»»

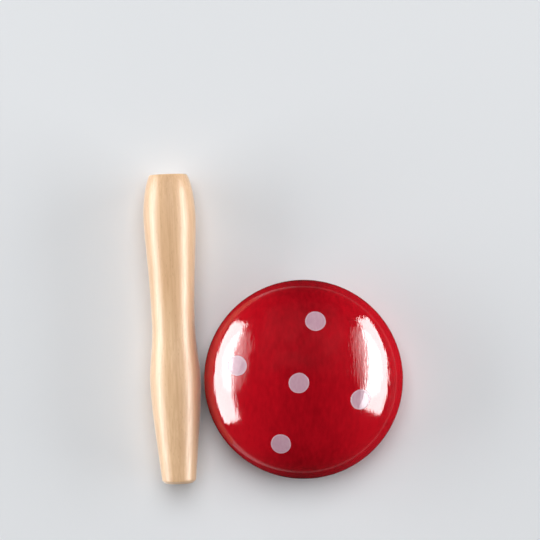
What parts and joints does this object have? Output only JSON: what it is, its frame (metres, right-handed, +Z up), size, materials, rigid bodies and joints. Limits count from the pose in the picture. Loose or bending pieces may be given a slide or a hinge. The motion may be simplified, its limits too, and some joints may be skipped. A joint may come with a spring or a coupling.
{
  "type": "darning mushroom",
  "caption": "Turned wooden darning mushroom, unassembled: red lacquered dome cap with pale polka dots and a tapered socket beneath, beside its waisted bare-wood stem with a tapered plug end.",
  "frame": {"origin": "middle of the footprint of the two pieces together, on the surface that they lie on", "axes": "+Z up, out of the cap's dome; +Y along the length of the footprint, within a few degrees of the stem's axis, towards the stem's butt; +X from the stem towards the cap"},
  "size_m": [0.0784, 0.0934, 0.02],
  "materials": {
    "red_lacquered_wood": "glossy red lacquer over turned wood, with pale painted dots; bare wood on the base",
    "bare_beech": "smooth sanded pale beech, thin clear satin seal"
  },
  "bodies": {
    "cap": {"cap": "red_lacquered_wood"},
    "stem": {"stem": "bare_beech"}
  },
  "joints": [
    {"name": "stem_lift", "type": "slide", "parent": "cap", "child": "stem", "axis": [0, 0, 1], "range_m": [0, 0.12]}
  ]
}
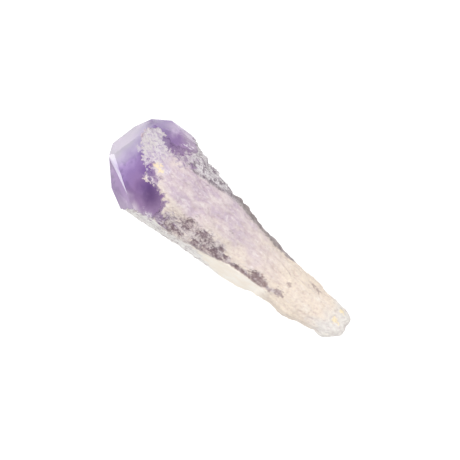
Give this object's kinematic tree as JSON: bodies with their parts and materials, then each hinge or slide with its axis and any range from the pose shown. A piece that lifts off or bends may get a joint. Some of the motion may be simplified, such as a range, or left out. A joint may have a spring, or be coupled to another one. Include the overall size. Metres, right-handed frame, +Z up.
{
  "type": "raw amethyst point",
  "caption": "Raw amethyst crystal point lying on its side: a faceted translucent purple head on a long tapering root in a rough pale crust. For display, study and decoration.",
  "frame": {"origin": "on the surface that the crystal rests on, under the middle of its box", "axes": "+Z up, +X along the crystal from its root tip to its faceted head, +Y towards the side with the smooth cream face"},
  "size_m": [0.0958, 0.0324, 0.0239],
  "materials": {
    "amethyst": "raw translucent quartz: glassy purple faces at the head, matte cream and pale lilac crust on the root"
  },
  "bodies": {
    "root": {"amethyst_point": "amethyst"}
  },
  "joints": []
}
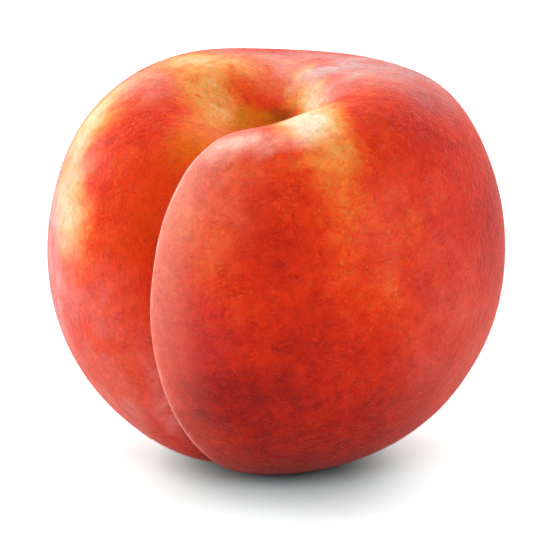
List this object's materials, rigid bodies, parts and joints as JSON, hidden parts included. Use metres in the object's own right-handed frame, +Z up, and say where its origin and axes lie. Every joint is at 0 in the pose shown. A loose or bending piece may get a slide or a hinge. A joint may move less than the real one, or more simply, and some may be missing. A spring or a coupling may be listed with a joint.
{
  "type": "peach",
  "caption": "Whole ripe peach: a round downy fruit with a deep seam between its cheeks and a funnel-shaped stem basin, resting on a small flat spot.",
  "frame": {"origin": "on the surface that the fruit rests on, under the middle of its box", "axes": "+Z up from the flat spot; -Y towards the front, where the seam runs down; +X to the right seen from the front"},
  "size_m": [0.074, 0.0722, 0.0652],
  "materials": {
    "downy_skin": "matte fruit skin under a short pale down, red with cream and orange-yellow patches"
  },
  "bodies": {
    "root": {"peach": "downy_skin"}
  },
  "joints": []
}
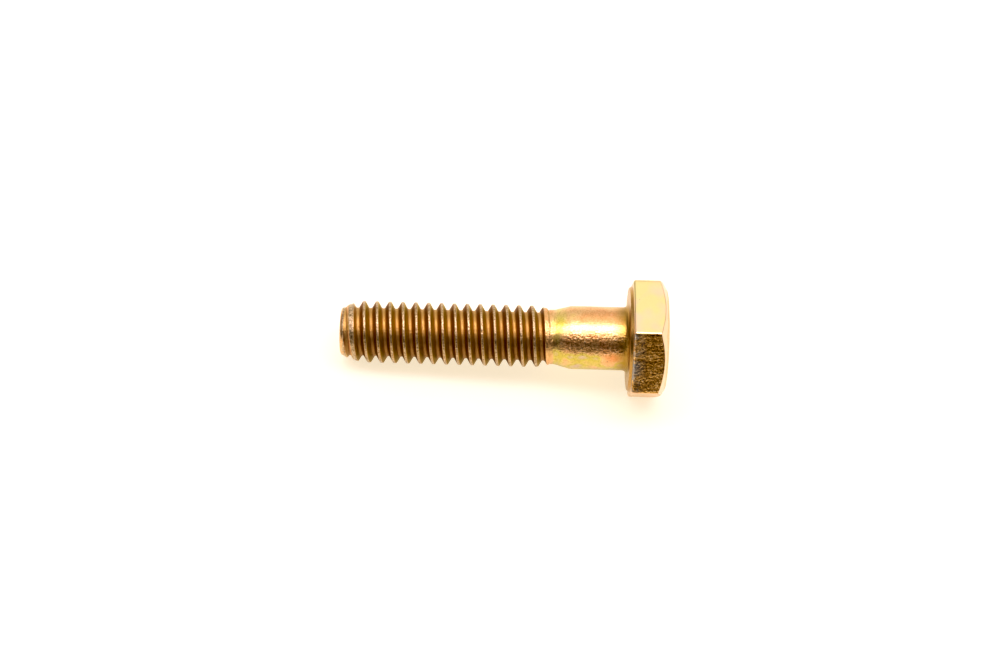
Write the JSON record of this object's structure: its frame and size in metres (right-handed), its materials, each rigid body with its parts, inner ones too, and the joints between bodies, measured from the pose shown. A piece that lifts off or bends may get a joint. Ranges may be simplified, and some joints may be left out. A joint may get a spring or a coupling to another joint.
{
  "type": "hex bolt",
  "caption": "Partly threaded hex-head bolt with a washer-faced hexagon head, plain shank, rolled right-hand thread and chamfered point.",
  "frame": {"origin": "centre of the head's flat end face, on the bolt's axis", "axes": "+X along the bolt's axis out of the head, so the shank and tip lie at -X; +Z out of one wrench flat, with the opposite flat at -Z underneath; two corners of the hexagon at +Y and -Y"},
  "size_m": [0.032, 0.0126, 0.011],
  "materials": {
    "yellow_zinc_steel": "yellow chromate over bright zinc plating, satin, iridescent, darker in the thread roots"
  },
  "bodies": {
    "root": {"hex_bolt": "yellow_zinc_steel"}
  },
  "joints": []
}
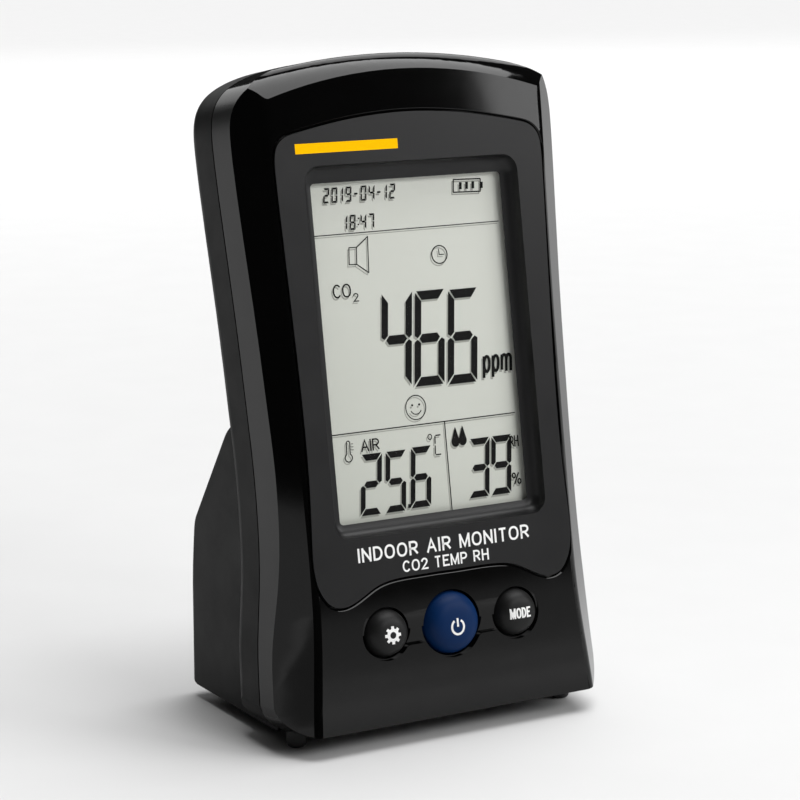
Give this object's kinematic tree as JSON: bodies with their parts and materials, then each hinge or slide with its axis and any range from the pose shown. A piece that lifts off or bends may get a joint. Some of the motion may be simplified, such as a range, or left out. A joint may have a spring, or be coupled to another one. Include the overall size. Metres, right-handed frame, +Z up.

««

WHAT YOU WILL DO. Restate the records, all of them, precisely as written.

THE RESULT.
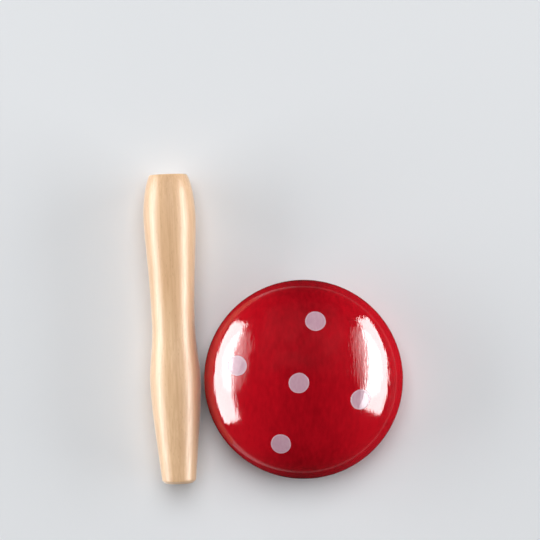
What parts and joints does this object have? Output only JSON: what it is, its frame (metres, right-handed, +Z up), size, materials, rigid bodies and joints. Limits count from the pose in the picture. Loose or bending pieces may be given a slide or a hinge. The motion may be simplified, its limits too, and some joints may be skipped. A joint may come with a spring or a coupling.
{
  "type": "darning mushroom",
  "caption": "Turned wooden darning mushroom, unassembled: red lacquered dome cap with pale polka dots and a tapered socket beneath, beside its waisted bare-wood stem with a tapered plug end.",
  "frame": {"origin": "middle of the footprint of the two pieces together, on the surface that they lie on", "axes": "+Z up, out of the cap's dome; +Y along the length of the footprint, within a few degrees of the stem's axis, towards the stem's butt; +X from the stem towards the cap"},
  "size_m": [0.0784, 0.0934, 0.02],
  "materials": {
    "red_lacquered_wood": "glossy red lacquer over turned wood, with pale painted dots; bare wood on the base",
    "bare_beech": "smooth sanded pale beech, thin clear satin seal"
  },
  "bodies": {
    "cap": {"cap": "red_lacquered_wood"},
    "stem": {"stem": "bare_beech"}
  },
  "joints": [
    {"name": "stem_lift", "type": "slide", "parent": "cap", "child": "stem", "axis": [0, 0, 1], "range_m": [0, 0.12]}
  ]
}
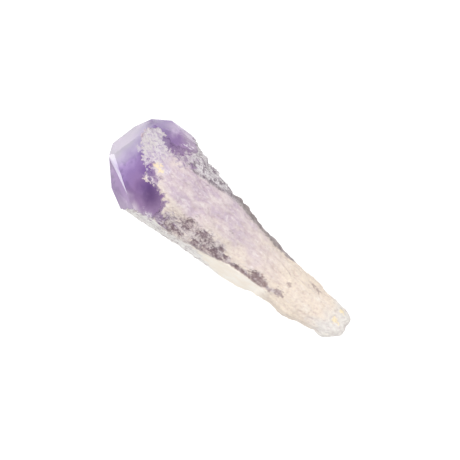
Give this object's kinematic tree as JSON: bodies with their parts and materials, then each hinge or slide with its axis and any range from the pose shown. A piece that lifts off or bends may get a joint. Some of the motion may be simplified, such as a range, or left out. A joint may have a spring, or be coupled to another one. Include the overall size. Metres, right-handed frame, +Z up.
{
  "type": "raw amethyst point",
  "caption": "Raw amethyst crystal point lying on its side: a faceted translucent purple head on a long tapering root in a rough pale crust. For display, study and decoration.",
  "frame": {"origin": "on the surface that the crystal rests on, under the middle of its box", "axes": "+Z up, +X along the crystal from its root tip to its faceted head, +Y towards the side with the smooth cream face"},
  "size_m": [0.0958, 0.0324, 0.0239],
  "materials": {
    "amethyst": "raw translucent quartz: glassy purple faces at the head, matte cream and pale lilac crust on the root"
  },
  "bodies": {
    "root": {"amethyst_point": "amethyst"}
  },
  "joints": []
}
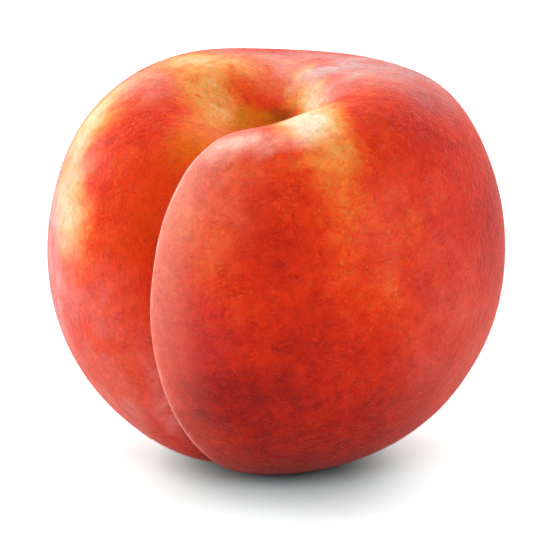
List this object's materials, rigid bodies, parts and joints as JSON, hidden parts included. Use metres in the object's own right-handed frame, +Z up, and say where its origin and axes lie. Every joint is at 0 in the pose shown. A loose or bending piece may get a slide or a hinge. A joint may move less than the real one, or more simply, and some may be missing. A spring or a coupling may be listed with a joint.
{
  "type": "peach",
  "caption": "Whole ripe peach: a round downy fruit with a deep seam between its cheeks and a funnel-shaped stem basin, resting on a small flat spot.",
  "frame": {"origin": "on the surface that the fruit rests on, under the middle of its box", "axes": "+Z up from the flat spot; -Y towards the front, where the seam runs down; +X to the right seen from the front"},
  "size_m": [0.074, 0.0722, 0.0652],
  "materials": {
    "downy_skin": "matte fruit skin under a short pale down, red with cream and orange-yellow patches"
  },
  "bodies": {
    "root": {"peach": "downy_skin"}
  },
  "joints": []
}
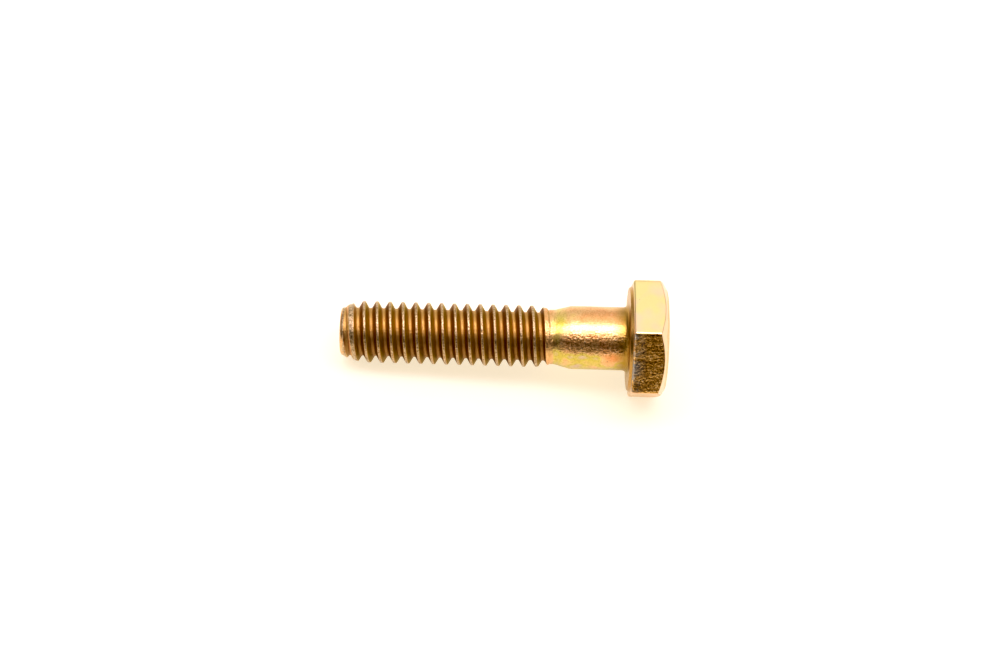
Write the JSON record of this object's structure: its frame and size in metres (right-handed), its materials, each rigid body with its parts, inner ones too, and the joints between bodies, measured from the pose shown. A piece that lifts off or bends may get a joint. Ranges may be simplified, and some joints may be left out. A joint may get a spring or a coupling to another joint.
{
  "type": "hex bolt",
  "caption": "Partly threaded hex-head bolt with a washer-faced hexagon head, plain shank, rolled right-hand thread and chamfered point.",
  "frame": {"origin": "centre of the head's flat end face, on the bolt's axis", "axes": "+X along the bolt's axis out of the head, so the shank and tip lie at -X; +Z out of one wrench flat, with the opposite flat at -Z underneath; two corners of the hexagon at +Y and -Y"},
  "size_m": [0.032, 0.0126, 0.011],
  "materials": {
    "yellow_zinc_steel": "yellow chromate over bright zinc plating, satin, iridescent, darker in the thread roots"
  },
  "bodies": {
    "root": {"hex_bolt": "yellow_zinc_steel"}
  },
  "joints": []
}
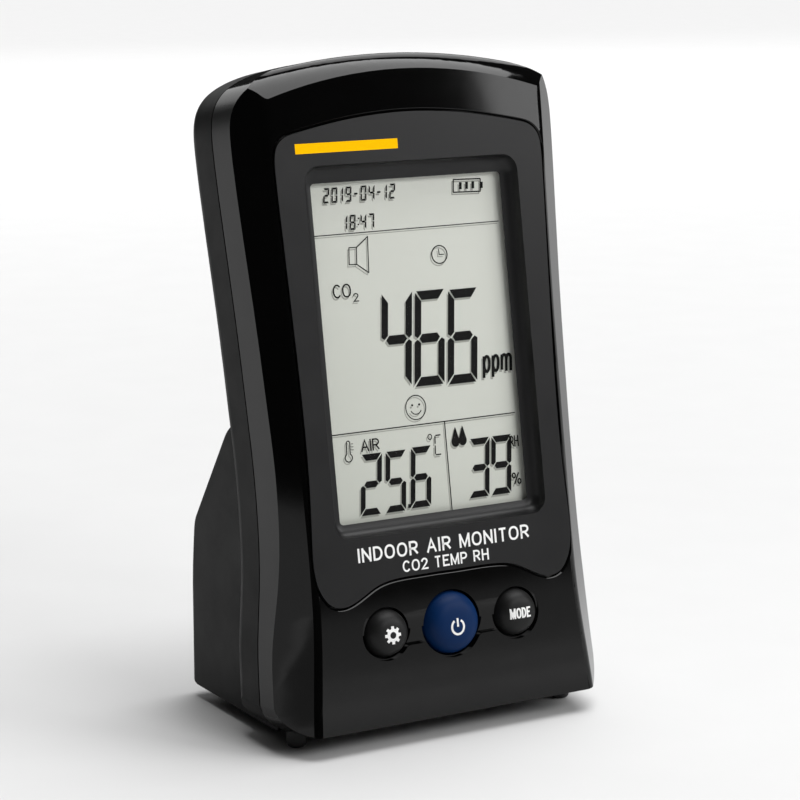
Give this object's kinematic tree as JSON: bodies with their parts and materials, then each hinge or slide with its axis and any range from the pose shown. A piece that lifts off or bends may get a joint. Some of the motion may be simplified, such as a range, or left out. A joint may have a spring, or be coupled to another one. Include the overall size. Metres, right-handed frame, +Z up.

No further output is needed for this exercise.